As an action film it is notable for two things. Unlike previous iterations of Mad Max, this is less Max as lone wolf saviour and more as equal help meet. There are times when he saves the day for the band of women he's escorting, but there are others where they save his skin. Far from being helpless, Furiosa is up to her neck in fighting and action. She's the one with the plan, while Max is a drifter just along for the ride. Theirs is a fully cooperative relationship and it's this mutual interdependence that sees them through to victory.

Finally, Furiosa arrives at her former homeland and is greeted by the half dozen remaining members of her tribe. They are a strictly separatist group with one of the women boasting about how many men's heads she's blown off over the years. But ultimately it's bitter sweet. The green land is a poisoned marsh. She may have reached safety beyond Joe's reach, but it's safety in desolation. After despairing an screaming into the wilderness, her alternative plan is to just ride out into the desert - they have enough supplies for 160 days and hope they'll eventually come across something. Max, however, has an alternative suggestion. If Joe's forces can be trapped in the canyon system they battled through on the way in they can return to the Citadel with its water supply and green of its own. Cue more surreal, sumptuous mayhem.

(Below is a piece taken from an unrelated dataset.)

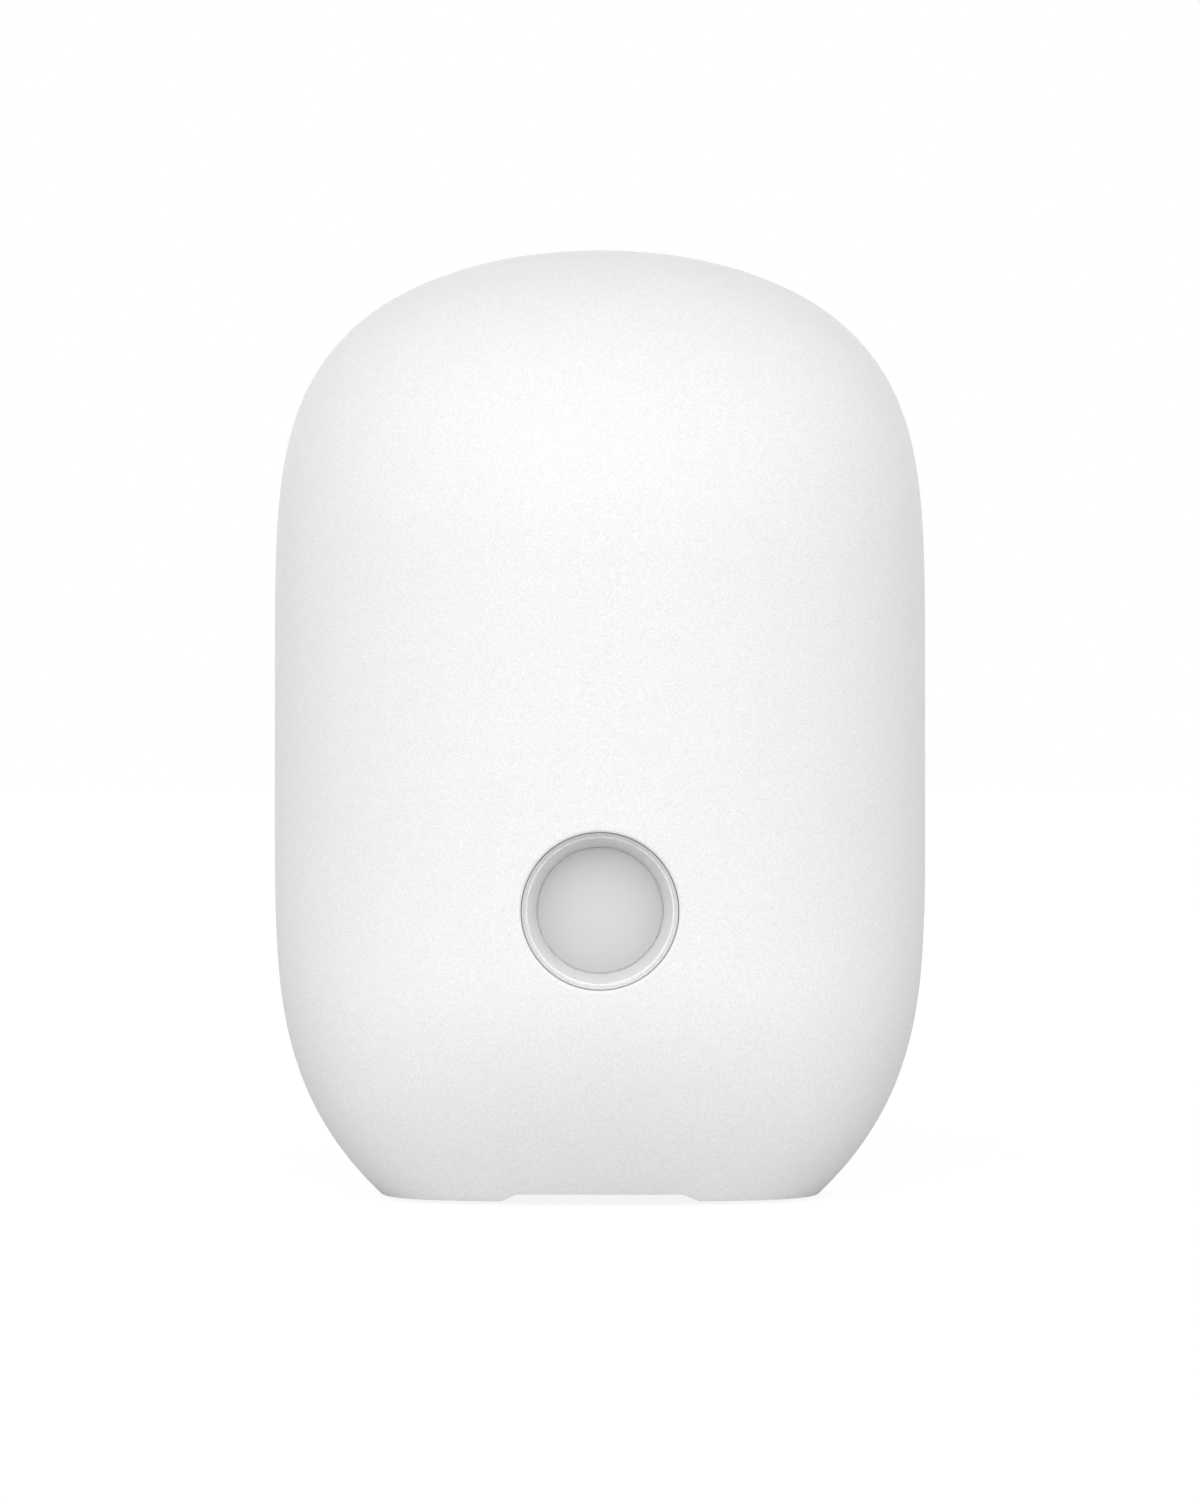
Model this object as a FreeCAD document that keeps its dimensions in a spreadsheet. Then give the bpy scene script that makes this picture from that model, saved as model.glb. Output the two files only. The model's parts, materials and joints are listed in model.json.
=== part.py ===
import FreeCAD, Part

import math
import os
import re

import Sketcher

# A mesh wifi node: a smooth upright shell in two halves, a round push button in a recess on the
# front, two ethernet sockets and a power inlet in a bay at the back, and the board, heatsink,
# antennas and cables that it holds. Millimetres. +Z is up, the front faces -Y, +X is the right
# side as seen from the front, and the origin is the middle of the footprint on the table.

# ---------------------------------------------------------------- driving dimensions

DIMENSIONS = {
    # the outer form
    "width": 90,
    "depth": 64,
    "overall_height": 130.5,
    "rim_height": 0.5,
    "wall": 2.4,
    "root_inset": 0.5,
    # how far a cutting tool runs past the surface that it cuts
    "overcut": 1,
    "waist_height": 66,
    # how the half-width falls away towards the top and the foot
    "side_top_reach": 64.9,
    "side_top_power": 4.74,
    "side_foot_start": 54.8,
    "side_foot_reach": 72.8,
    "side_foot_power": 3.96,
    # how the half-depth falls away towards the top and the foot
    "face_top_reach": 43,
    "face_top_power": 2.1,
    "face_foot_start": 31,
    "face_foot_reach": 49.6,
    "face_foot_power": 2,
    # handle length of each plan quarter: 0.552 is an ellipse, more is squarer
    "roundness": 0.571,
    "foot_roundness": 0.82,
    # the joint between the two housings
    "split_at": 4,
    "split_gap": 0.2,
    "lip_length": 2.4,
    "lip_inset": 1.45,
    "rebate_inset": 1.25,
    # the shallow relief under the front rim
    "relief_width": 21.6,
    "relief_height": 1,
    "relief_ramp": 2.9,
    "relief_reach": 56,
    # base and feet
    "base_low": 2,
    "base_thickness": 2,
    "base_inset": 2.9,
    "base_slot_width": 1.6,
    "base_slot_length": 14,
    "base_slot_pitch": 4,
    "foot_width": 12,
    "foot_depth": 22,
    "foot_offset": 19.5,
    "foot_corner": 4,
    "boss_height": 5.8,
    "boss_web": 1.4,
    "boss_pilot_depth": 5.5,
    # the button recess and the bezel in it
    "button_height": 40,
    "recess_radius": 10.5,
    "recess_round": 0.42,
    "bezel_radius": 10.4,
    "bezel_rim_face": -31,
    "bezel_bead_radius": 9.9,
    "bezel_edge_radius": 9.7,
    "bezel_edge_face": -29.65,
    "bezel_throat_radius": 8.5,
    "bezel_throat_face": -26.9,
    "bezel_lip_back": -26.45,
    "bezel_bore_radius": 9.25,
    "bezel_flange_radius": 13,
    "bezel_flange_face": -27.9,
    "bezel_flange_back": -26.9,
    "bezel_back": -25,
    # the button, its carrier and the switch under it
    "lens_radius": 8.39,
    "lens_face": -26.75,
    "lens_round": 0.15,
    "lens_flange_radius": 9.1,
    "lens_flange_face": -26.3,
    "carrier_face": -24.95,
    "carrier_radius": 9.4,
    "carrier_back": -24.15,
    "carrier_stem_radius": 2.4,
    "plunger_radius": 1.6,
    "plunger_face": -23,
    "plunger_root": -20.8,
    "plunger_clearance": 0.12,
    "plunger_room": 0.8,
    "switch_width": 6,
    "switch_face": -22.3,
    "button_board_face": -19.2,
    "button_board_back": -18,
    "button_board_width": 24,
    "button_board_tall": 18,
    "guide_outer_radius": 7.6,
    "guide_inner_radius": 5.6,
    "guide_face": -23.5,
    "guide_back": -20.2,
    "led_ring_radius": 6.6,
    "led_width": 1.6,
    "led_height": 0.8,
    "bracket_back": -16.4,
    "bracket_width": 42,
    "bracket_low": 31,
    "bracket_high": 44.4,
    "bracket_screw_offset": 17,
    "bracket_screw_level": 37,
    "bracket_corner": 2,
    # main board
    "board_width": 58,
    "board_low": 9,
    "board_high": 108,
    "board_face": 2,
    "board_back": 3.6,
    "board_corner": 3,
    "board_screw_offset": 25,
    "board_screw_low": 38,
    "board_screw_high": 100,
    # chips, shields and the two heat spreaders
    "chip_height": 1.4,
    "pad_thickness": 0.5,
    "pad_margin": 1.75,
    "processor_width": 17,
    "processor_at": 82,
    "memory_width": 8,
    "memory_tall": 12,
    "memory_offset": 17,
    "shield_width": 22,
    "shield_tall": 15,
    "shield_offset": 14,
    "shield_at": 63,
    "shield_skin": 0.25,
    "flash_width": 8,
    "flash_tall": 6,
    "flash_at": 99,
    "heatsink_width": 54,
    "heatsink_low": 54,
    "heatsink_high": 106,
    "heatsink_base": 2.4,
    "heatsink_leg_radius": 2.2,
    "heatsink_screw_offset": 24,
    "heatsink_screw_low": 74,
    "heatsink_screw_high": 92,
    "fin_length": 12,
    "fin_thickness": 1.2,
    "fin_pitch": 4.8,
    "spreader_width": 40,
    "spreader_low": 54,
    "spreader_high": 98,
    "spreader_face": 5.6,
    "spreader_back": 7.1,
    "spreader_corner": 2,
    # the port bay
    "bay_half": 26,
    "bay_low": 11.5,
    "bay_high": 33.5,
    "bay_skin": 1.6,
    "bay_corner": 2,
    "bay_round": 0.5,
    "bay_floor": 17,
    "panel_face": 18.5,
    "panel_flange": 15.9,
    "panel_gap": 0.1,
    "panel_margin": 1,
    "panel_clearance": 0.3,
    # ethernet sockets
    "socket_width": 15.9,
    "socket_tall": 13.4,
    "socket_skin": 0.25,
    "socket_left": -14.5,
    "socket_right": 2.5,
    "socket_at": 22.2,
    "socket_mouth_width": 11.9,
    "socket_mouth_tall": 7.1,
    "socket_mouth_low": 18.2,
    "socket_mouth_floor": 6,
    "socket_gap": 0.1,
    "latch_width": 6.2,
    "latch_tall": 1.5,
    "contact_pitch": 1.02,
    "contact_width": 0.5,
    "contact_thickness": 0.3,
    "contact_length": 9,
    "contact_slope": 7,
    "contact_drop": 1.4,
    # power inlet
    "inlet_at": 18.2,
    "inlet_level": 17.6,
    "inlet_width": 8.94,
    "inlet_tall": 3.26,
    "inlet_skin": 0.3,
    "inlet_corner": 1.6,
    "inlet_floor": 5.6,
    "tongue_width": 6.2,
    "tongue_thickness": 0.7,
    "tongue_inset": 1,
    # reset button
    "reset_level": 27,
    "reset_radius": 1.5,
    "reset_hole_radius": 1.65,
    "reset_face": 18.2,
    "reset_flange_radius": 2.3,
    "reset_flange_back": 14.6,
    "reset_flange_face": 15.7,
    "reset_stem_radius": 1.2,
    "reset_stem_end": 8.1,
    "reset_switch_top": 7.1,
    "reset_plunger_root": 5.9,
    "reset_bore_floor": 5.1,
    # small parts on the back of the board
    "magnetics_width": 13,
    "magnetics_tall": 8,
    "magnetics_height": 5.6,
    "magnetics_at": 37,
    "inductor_width": 6,
    "inductor_height": 3,
    "inductor_at": 13.2,
    "inductor_level": 41,
    "inductor_pitch": 8,
    "capacitor_radius": 2.5,
    "capacitor_height": 5.8,
    "capacitor_at": 6.7,
    "capacitor_level": 44.5,
    "capacitor_pitch": 6.4,
    "power_chip_width": 5,
    "power_chip_at": 17.2,
    "power_chip_level": 56.5,
    "bridge_width": 10,
    "bridge_at": 46.5,
    # antennas, their holders and coaxial leads
    "antenna_thickness": 0.8,
    "antenna_side": 37,
    "antenna_side_width": 12,
    "antenna_side_low": 56,
    "antenna_side_high": 92,
    "antenna_top_level": 116,
    "antenna_top_inner": 4,
    "antenna_top_outer": 26,
    "antenna_top_front": -5,
    "antenna_top_back": 7,
    "holder_thickness": 1.5,
    "holder_tab": 5,
    "holder_tab_low": 64,
    "holder_tab_high": 86,
    "holder_margin": 2,
    "holder_low": 61,
    "holder_lap": 2,
    "holder_leg_inner": 14,
    "holder_leg_outer": 20,
    "holder_leg_lap": 4,
    "holder_top_back": 4,
    "coax_radius": 0.57,
    "coax_plug_radius": 1.4,
    "coax_plug_height": 1.3,
    "coax_side_offset": 22.5,
    "coax_side_level": 68,
    "coax_top_offset": 10,
    "coax_top_level": 104.4,
    # how each lead leaves its plug, arches over the board and lands on its antenna
    "coax_exit": 0.4,
    "coax_arch": 2.7,
    "coax_swing": 3.9,
    "coax_drop": 0.8,
    "coax_turn": 4.5,
    "coax_land": 0.8,
    "coax_dip": 2,
    "coax_top_swing": 0.6,
    "coax_top_rise": 4,
    "coax_top_reach": 2,
    "coax_top_gap": 0.7,
    # ribbon cable
    "ribbon_width": 6,
    "ribbon_thickness": 0.3,
    "ribbon_level": 47,
    "ribbon_sag": 3,
    "ribbon_plug_width": 8,
    "ribbon_plug_tall": 2.6,
    "ribbon_plug_depth": 1.5,
    # fasteners
    "screw_radius": 1.1,
    "screw_pilot_radius": 1.2,
    "screw_head_radius": 2.1,
    "screw_head_height": 1.2,
    "screw_recess": 0.7,
    "screw_recess_width": 0.5,
    "screw_length": 6,
    "post_radius": 2.8,
    "base_screw_side": 9,
    "base_screw_reach": 14.2,
    "seat_clearance": 0.3,
    "post_pilot_depth": 8,
    # cooling slots high on the back
    "vent_width": 1.6,
    "vent_low": 86,
    "vent_high": 100,
    "vent_pitch": 4,
    "vent_round": 0.75,
    "vent_root": 10,
}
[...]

Needless to say, our heroes kill Joe, defeat his army, and make it back to the Citadel in one piece. This is where it takes an interesting turn. So far it's been warrior feminists and male allies who've defeated the patriarchy. When they reveal Joe's torn body to the crowds the old social structure crumbles, and the wretched of this earth celebrate. From a radical point of view, while welcome it nevertheless underlines the myth of the vanguard who, in Guevarist fashion, enter the city and liberate the huddled masses. It's not an act of self-liberation. However, as our heroes start being elevated up to the higher echelons the water starts flowing again. The women strapped to milking machines have seized the moment to liberate themselves and turn on the taps. Our vanguard, sans Max who melts into the crowd, help people up onto the rising platform. It's no accident that the first helped up is a particularly rough looking bloke. The message here is clear: men have nothing to fear from feminism. My destroying the patriarchy, of the rule of men and women by powerful men, then all are liberated. The relationships and social structures that have twisted society into an apparatus of domination can be recast, laying open the road to a better, freer place for everyone.

Hence rather than MMFR being open to feminist interpretation, it itself is a $150m commentary on feminism, by way of ultra violence, the best guitarist ever, and audacious nonsense. Do go for a showing: it will be the best film you've seen this year.